* **INFORMATION PROVIDED**
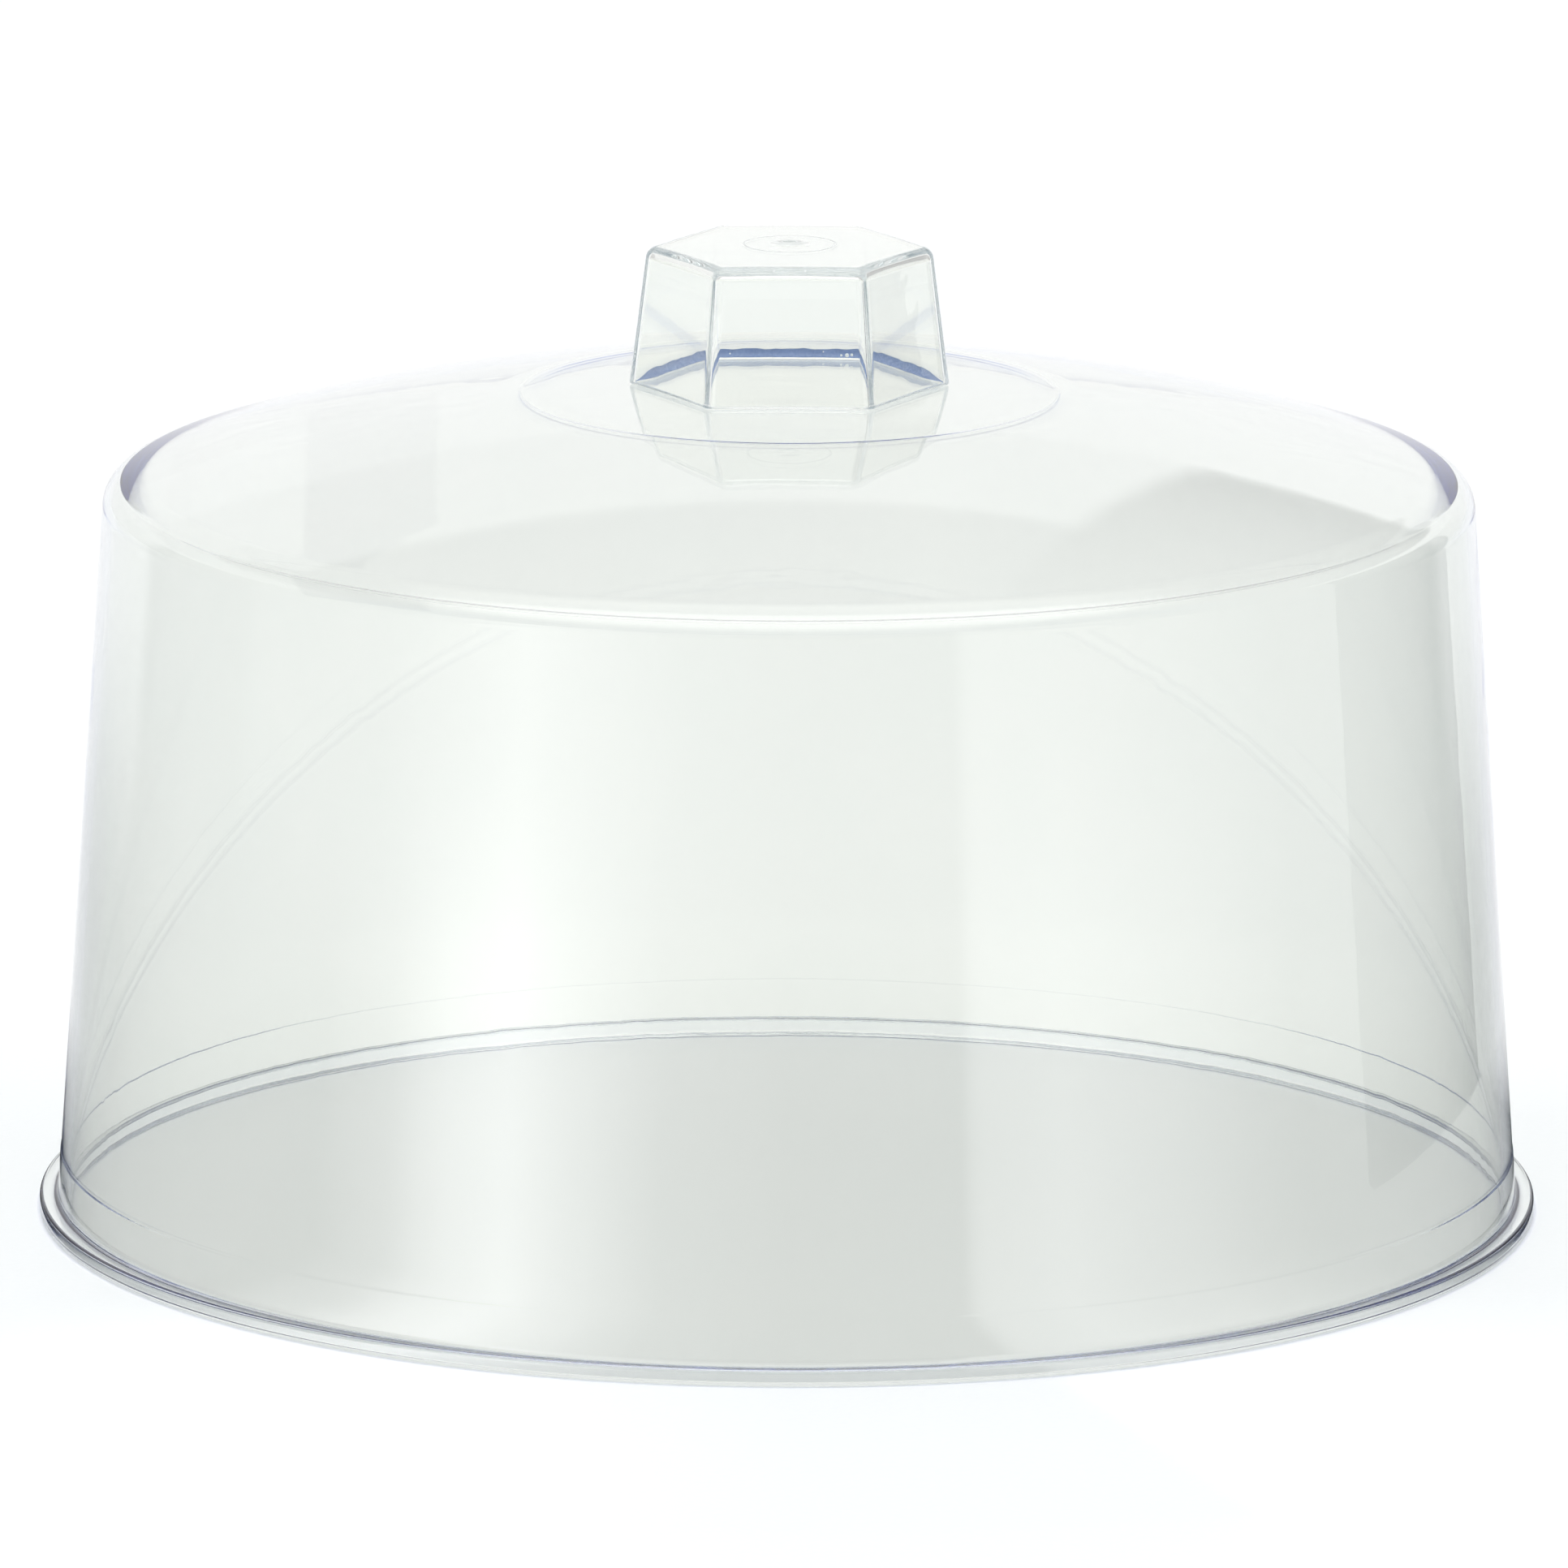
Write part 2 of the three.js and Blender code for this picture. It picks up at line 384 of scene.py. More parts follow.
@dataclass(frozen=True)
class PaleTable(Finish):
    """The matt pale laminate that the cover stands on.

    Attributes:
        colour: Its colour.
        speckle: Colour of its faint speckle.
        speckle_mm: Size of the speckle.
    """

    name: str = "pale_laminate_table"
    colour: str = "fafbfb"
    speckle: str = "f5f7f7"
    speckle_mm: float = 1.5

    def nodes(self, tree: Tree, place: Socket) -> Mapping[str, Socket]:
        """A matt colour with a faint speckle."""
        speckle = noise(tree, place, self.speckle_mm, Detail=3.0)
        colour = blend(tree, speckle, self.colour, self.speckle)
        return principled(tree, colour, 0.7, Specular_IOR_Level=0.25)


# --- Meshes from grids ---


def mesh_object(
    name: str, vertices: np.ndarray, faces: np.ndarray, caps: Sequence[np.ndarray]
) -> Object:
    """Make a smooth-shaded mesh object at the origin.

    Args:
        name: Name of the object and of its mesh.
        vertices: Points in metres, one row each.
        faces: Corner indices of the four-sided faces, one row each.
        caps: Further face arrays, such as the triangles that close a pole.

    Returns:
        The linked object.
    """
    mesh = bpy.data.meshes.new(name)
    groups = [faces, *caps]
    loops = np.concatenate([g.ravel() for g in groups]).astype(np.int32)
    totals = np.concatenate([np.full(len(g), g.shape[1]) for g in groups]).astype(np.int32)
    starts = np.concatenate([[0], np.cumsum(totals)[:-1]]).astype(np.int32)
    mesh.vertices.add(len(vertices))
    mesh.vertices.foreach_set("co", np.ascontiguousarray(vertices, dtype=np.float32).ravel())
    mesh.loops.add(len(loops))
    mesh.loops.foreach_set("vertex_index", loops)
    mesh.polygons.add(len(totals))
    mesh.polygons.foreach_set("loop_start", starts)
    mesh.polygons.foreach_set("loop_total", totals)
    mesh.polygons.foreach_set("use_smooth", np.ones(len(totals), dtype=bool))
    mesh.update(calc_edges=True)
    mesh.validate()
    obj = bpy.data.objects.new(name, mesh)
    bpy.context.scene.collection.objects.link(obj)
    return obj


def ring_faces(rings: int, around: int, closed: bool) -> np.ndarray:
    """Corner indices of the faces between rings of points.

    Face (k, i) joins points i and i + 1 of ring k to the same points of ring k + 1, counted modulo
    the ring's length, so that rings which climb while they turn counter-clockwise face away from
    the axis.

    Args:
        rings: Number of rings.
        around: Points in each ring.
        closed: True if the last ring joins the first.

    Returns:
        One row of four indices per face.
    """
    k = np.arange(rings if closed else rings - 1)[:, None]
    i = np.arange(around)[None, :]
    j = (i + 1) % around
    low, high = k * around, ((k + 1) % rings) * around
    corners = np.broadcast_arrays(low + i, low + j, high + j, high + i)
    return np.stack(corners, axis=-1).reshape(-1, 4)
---
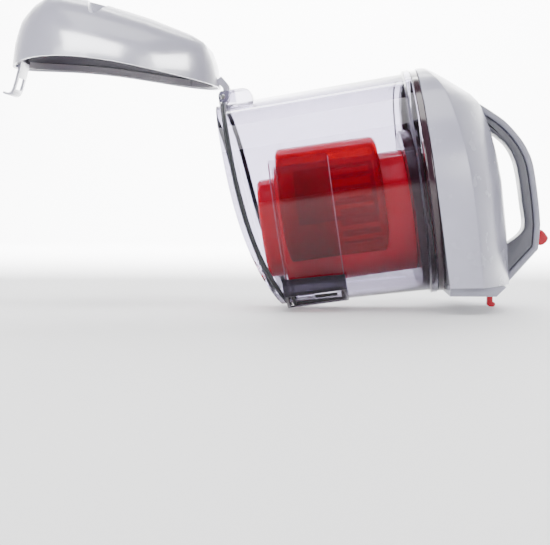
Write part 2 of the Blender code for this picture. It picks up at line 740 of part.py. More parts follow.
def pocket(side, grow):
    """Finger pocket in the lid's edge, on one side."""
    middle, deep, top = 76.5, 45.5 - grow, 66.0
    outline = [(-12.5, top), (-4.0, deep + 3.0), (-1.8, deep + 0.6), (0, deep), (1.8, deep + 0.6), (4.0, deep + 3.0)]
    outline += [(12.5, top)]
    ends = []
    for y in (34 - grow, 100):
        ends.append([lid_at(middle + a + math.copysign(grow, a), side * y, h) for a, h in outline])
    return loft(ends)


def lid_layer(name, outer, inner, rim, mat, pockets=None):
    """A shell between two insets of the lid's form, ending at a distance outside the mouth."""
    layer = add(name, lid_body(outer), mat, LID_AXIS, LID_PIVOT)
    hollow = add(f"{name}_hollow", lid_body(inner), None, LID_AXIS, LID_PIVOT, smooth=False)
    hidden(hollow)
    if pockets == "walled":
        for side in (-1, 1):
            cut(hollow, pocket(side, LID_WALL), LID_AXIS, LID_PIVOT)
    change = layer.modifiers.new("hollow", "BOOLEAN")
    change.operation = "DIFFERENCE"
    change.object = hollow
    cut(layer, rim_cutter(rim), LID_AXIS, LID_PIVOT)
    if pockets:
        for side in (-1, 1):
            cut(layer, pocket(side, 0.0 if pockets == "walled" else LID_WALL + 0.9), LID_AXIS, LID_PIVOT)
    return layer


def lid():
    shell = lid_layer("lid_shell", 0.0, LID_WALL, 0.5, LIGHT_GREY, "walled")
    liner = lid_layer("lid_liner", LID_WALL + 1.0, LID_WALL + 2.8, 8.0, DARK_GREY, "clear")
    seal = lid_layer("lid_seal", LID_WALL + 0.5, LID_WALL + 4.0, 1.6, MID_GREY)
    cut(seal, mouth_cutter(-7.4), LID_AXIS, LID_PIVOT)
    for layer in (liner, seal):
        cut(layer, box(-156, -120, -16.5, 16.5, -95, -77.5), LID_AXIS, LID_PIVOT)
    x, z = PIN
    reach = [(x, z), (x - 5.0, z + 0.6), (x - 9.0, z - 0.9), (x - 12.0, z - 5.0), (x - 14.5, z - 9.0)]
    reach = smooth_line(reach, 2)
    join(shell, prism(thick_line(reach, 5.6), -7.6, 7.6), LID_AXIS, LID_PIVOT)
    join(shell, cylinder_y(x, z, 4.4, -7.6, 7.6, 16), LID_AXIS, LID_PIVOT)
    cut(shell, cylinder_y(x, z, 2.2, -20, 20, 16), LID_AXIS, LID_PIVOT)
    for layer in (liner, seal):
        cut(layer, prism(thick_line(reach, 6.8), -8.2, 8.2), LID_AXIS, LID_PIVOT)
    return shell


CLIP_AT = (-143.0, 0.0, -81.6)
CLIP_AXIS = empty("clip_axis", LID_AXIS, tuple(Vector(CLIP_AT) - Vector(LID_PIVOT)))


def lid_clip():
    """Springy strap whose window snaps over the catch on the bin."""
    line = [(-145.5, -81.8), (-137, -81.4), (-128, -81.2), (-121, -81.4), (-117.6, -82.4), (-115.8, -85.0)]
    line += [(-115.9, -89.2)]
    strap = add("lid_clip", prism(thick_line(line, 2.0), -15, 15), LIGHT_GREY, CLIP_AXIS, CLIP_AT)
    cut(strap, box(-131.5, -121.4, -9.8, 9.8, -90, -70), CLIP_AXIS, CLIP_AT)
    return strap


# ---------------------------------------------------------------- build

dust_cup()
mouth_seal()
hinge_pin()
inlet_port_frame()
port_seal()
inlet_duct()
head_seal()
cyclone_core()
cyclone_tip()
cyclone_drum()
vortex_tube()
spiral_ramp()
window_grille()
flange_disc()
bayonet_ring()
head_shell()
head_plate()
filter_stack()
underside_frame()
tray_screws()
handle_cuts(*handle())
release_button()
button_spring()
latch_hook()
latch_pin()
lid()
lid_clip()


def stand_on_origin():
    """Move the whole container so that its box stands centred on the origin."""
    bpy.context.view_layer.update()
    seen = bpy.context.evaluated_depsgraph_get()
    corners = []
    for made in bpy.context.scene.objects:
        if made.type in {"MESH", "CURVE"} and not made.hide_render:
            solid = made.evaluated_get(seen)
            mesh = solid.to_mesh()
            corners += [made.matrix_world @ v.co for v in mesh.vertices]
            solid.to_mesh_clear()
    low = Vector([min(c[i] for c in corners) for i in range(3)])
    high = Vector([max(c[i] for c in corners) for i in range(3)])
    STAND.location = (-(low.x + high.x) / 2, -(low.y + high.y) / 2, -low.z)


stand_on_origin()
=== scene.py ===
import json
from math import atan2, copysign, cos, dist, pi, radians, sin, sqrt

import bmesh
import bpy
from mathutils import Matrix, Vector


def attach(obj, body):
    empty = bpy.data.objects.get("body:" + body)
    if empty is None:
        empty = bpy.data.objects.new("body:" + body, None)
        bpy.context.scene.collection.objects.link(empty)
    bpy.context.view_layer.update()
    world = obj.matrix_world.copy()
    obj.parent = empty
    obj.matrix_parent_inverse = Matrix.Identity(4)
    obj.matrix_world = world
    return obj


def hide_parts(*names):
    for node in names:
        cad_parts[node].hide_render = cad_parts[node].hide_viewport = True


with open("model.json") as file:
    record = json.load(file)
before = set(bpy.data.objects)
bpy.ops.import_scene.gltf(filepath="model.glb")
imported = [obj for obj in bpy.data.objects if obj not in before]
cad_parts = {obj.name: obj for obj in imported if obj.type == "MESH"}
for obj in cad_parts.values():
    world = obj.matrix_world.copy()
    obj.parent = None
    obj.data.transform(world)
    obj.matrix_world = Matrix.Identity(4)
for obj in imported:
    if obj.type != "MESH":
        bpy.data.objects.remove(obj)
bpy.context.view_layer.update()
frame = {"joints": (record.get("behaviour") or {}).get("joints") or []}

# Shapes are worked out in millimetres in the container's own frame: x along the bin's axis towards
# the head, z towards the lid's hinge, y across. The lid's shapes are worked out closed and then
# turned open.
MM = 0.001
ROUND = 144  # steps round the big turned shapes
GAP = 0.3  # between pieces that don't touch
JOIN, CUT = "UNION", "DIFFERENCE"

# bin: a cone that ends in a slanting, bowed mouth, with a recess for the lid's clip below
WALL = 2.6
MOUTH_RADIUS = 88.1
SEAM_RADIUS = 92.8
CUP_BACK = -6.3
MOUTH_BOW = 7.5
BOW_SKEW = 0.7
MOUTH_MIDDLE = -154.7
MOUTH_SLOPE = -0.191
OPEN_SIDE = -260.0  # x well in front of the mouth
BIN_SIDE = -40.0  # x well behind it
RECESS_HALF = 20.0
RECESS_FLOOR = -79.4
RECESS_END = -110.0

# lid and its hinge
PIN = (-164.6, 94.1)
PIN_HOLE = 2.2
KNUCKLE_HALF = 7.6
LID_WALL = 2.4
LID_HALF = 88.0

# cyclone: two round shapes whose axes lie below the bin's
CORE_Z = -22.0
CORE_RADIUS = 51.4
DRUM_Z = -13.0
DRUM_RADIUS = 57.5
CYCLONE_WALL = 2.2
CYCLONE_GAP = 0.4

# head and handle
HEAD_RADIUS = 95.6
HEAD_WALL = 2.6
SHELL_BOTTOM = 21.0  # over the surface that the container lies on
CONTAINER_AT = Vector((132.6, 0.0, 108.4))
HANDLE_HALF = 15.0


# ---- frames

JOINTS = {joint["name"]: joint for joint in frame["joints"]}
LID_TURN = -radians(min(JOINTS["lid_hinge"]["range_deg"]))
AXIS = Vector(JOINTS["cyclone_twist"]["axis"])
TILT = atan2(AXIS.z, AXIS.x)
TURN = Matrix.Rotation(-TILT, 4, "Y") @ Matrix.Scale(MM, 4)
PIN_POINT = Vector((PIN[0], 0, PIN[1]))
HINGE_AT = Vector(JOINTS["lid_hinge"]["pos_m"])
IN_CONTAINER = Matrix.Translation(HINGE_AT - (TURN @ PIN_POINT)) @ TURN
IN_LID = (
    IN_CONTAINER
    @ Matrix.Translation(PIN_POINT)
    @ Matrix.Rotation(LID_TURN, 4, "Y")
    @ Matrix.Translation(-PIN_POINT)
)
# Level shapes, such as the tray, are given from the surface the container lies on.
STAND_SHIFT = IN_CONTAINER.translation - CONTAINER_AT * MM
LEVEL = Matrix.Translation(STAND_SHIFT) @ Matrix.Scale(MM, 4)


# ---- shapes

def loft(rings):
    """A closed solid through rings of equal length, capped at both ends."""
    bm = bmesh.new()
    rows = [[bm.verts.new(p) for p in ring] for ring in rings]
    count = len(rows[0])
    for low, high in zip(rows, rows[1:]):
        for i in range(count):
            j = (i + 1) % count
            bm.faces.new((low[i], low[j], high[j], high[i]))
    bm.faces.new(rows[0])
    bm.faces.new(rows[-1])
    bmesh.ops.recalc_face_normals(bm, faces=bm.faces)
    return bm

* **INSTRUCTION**
Above are the records; from them, give again exactly the lines from the one containing "if empty is" to the one containing "obj.data.transform(world)", both lines included, and nothing more.

* **RESULT**
    if empty is None:
        empty = bpy.data.objects.new("body:" + body, None)
        bpy.context.scene.collection.objects.link(empty)
    bpy.context.view_layer.update()
    world = obj.matrix_world.copy()
    obj.parent = empty
    obj.matrix_parent_inverse = Matrix.Identity(4)
    obj.matrix_world = world
    return obj


def hide_parts(*names):
    for node in names:
        cad_parts[node].hide_render = cad_parts[node].hide_viewport = True


with open("model.json") as file:
    record = json.load(file)
before = set(bpy.data.objects)
bpy.ops.import_scene.gltf(filepath="model.glb")
imported = [obj for obj in bpy.data.objects if obj not in before]
cad_parts = {obj.name: obj for obj in imported if obj.type == "MESH"}
for obj in cad_parts.values():
    world = obj.matrix_world.copy()
    obj.parent = None
    obj.data.transform(world)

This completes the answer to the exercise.